Author: Christophe Theron
Date: 18:14:38 11/04/00
Go up one level in this thread
On November 04, 2000 at 15:05:54, Uri Blass wrote:
>On November 04, 2000 at 14:10:47, walter irvin wrote:
>
>>On November 04, 2000 at 13:43:44, Bruce Moreland wrote:
>>
>>>On November 04, 2000 at 12:03:29, Daniel Chancey wrote:
>>>
>>>>I was trying to find out how CMSilver fares against the best of the best.
>>>>Clearly it isn't doing well.
>>>>
>>>>Castle2000
>>>
>>>It might not be doing well, but it could have been an accident. Your matches
>>>are short enough that if it had won like two more games in the "blowout" match
>>>you wouldn't be so sure.
>>>
>>>You have another blowout match going on now though, so it's looking a little
>>>more likely that the version isn't as good as the others in self-play.
>>>
>>>The way you are doing matches you can probably score three ways - draw, win,
>>>blowout. If you start making decisions based upon this you can make a mistake
>>>if the matches are too short to prove that the score is real. Even a long match
>>>can't prove that the score is real, if the score is close.
>>>
>>>It's possible to take the score of a match, and turn it into a statement such as
>>>"There is an 85% chance that version A is at least 20 Elo points better than
>>>version B."
>>>
>>>If that appeals to you, you may want to learn something about statistics. I
>>>would tell you how to do it, but I don't know how. If chess didn't have any
>>>draws it would be easier to do.
>>>
>>>bruce
>>thats easy just dont count draws .play till some one wins a certain number of
>>games .then you can say well A wins 75 games B wins 25 ect
>
>It is not so simple because of some reasons:
>
>1)If you want to say that version A is at least 20 Elo better than version B
>then you have to count draws because 20-0 with no draws suggest that A is at
>least 20 elo better than B when 20-0 with 1000 draws suggest that A is not at
>least 20 Elo better than B
>
>2)The probability to win with white is not the same as the probability to win
>with black.
>
>3)Learning can change things and it is possible that version A is at least 20
>elo better than B after 10000 games but before playing it is worse than B.
>
>Uri
All fine and to the point, but still playing a 10 games match to decide which
version is better is plain bullshit. Sorry, I had to say it...

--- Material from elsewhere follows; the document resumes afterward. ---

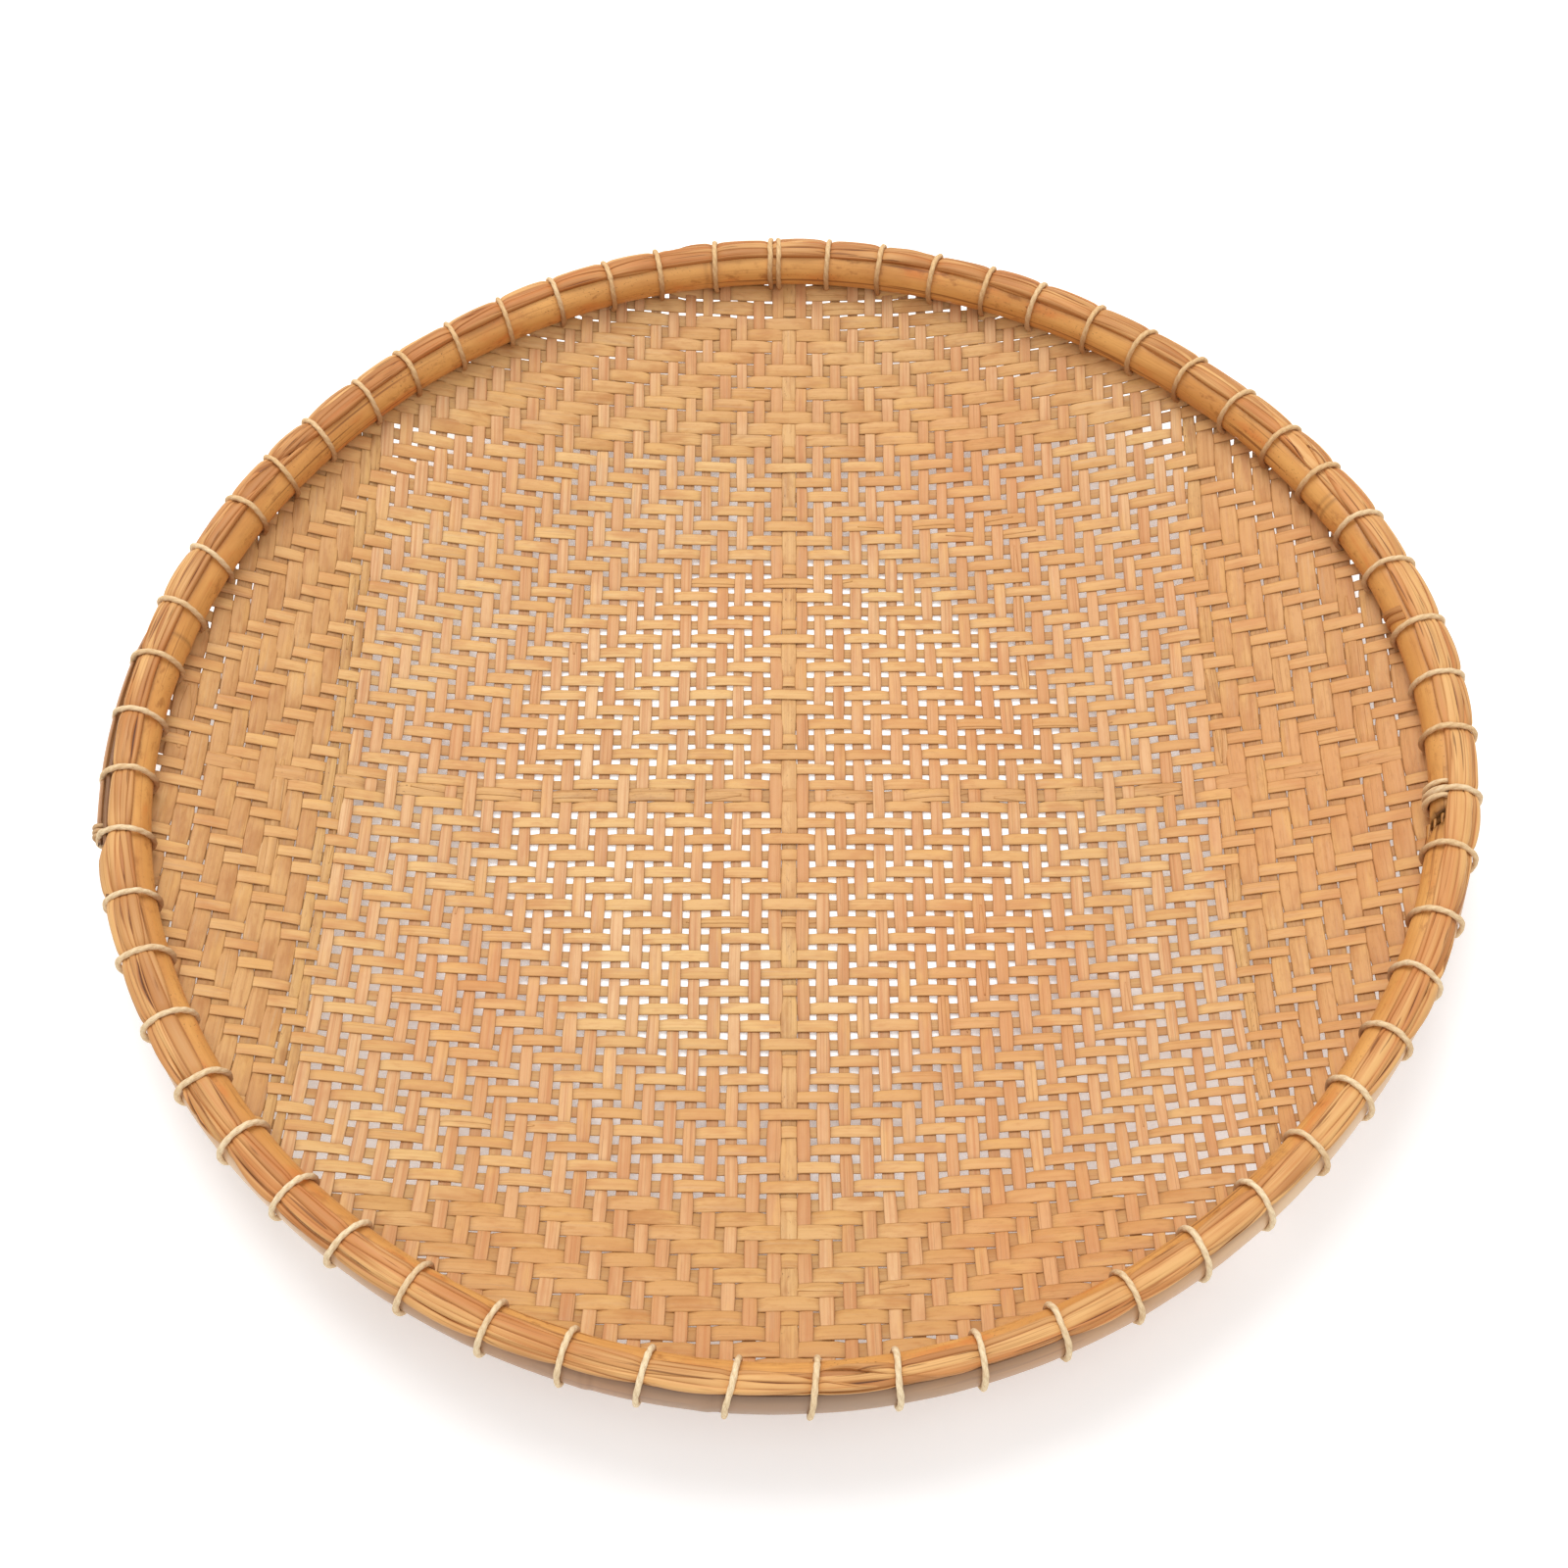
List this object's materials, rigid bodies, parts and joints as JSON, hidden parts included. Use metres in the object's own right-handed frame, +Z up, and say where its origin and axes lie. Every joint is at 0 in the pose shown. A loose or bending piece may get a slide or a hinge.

That's what Daniel should learn from statistics, even if we use rough
approximations.
Daniel, you could check this by yourself. Try it, you will see that the result
is shoking. I have made the experiment myself, and it has changed my point of
view about chess matches (and I would even say it changed my point of view about
chess in general, and also about soccer, tennis and many other things).
Here is what you should do: take the SAME program (or same PERSONALITY in your
case), and let them play a 10 games match against each other. The time controls
don't matter. Take blitz or 40/120, or anything you like.
Write down the result after 10 games, or better: publish it here. We can all
learn from your experiment, so I think it is a good idea to publish it.
Then run the match again. Without changing anything. Just the same match with
the same engines. And tell us what happens.
You could think this is a stupid experiment. A program against itself should
always score 50%, so what are we going to learn from the experiment?
Do it, report about it, and tell us what you can learn from it.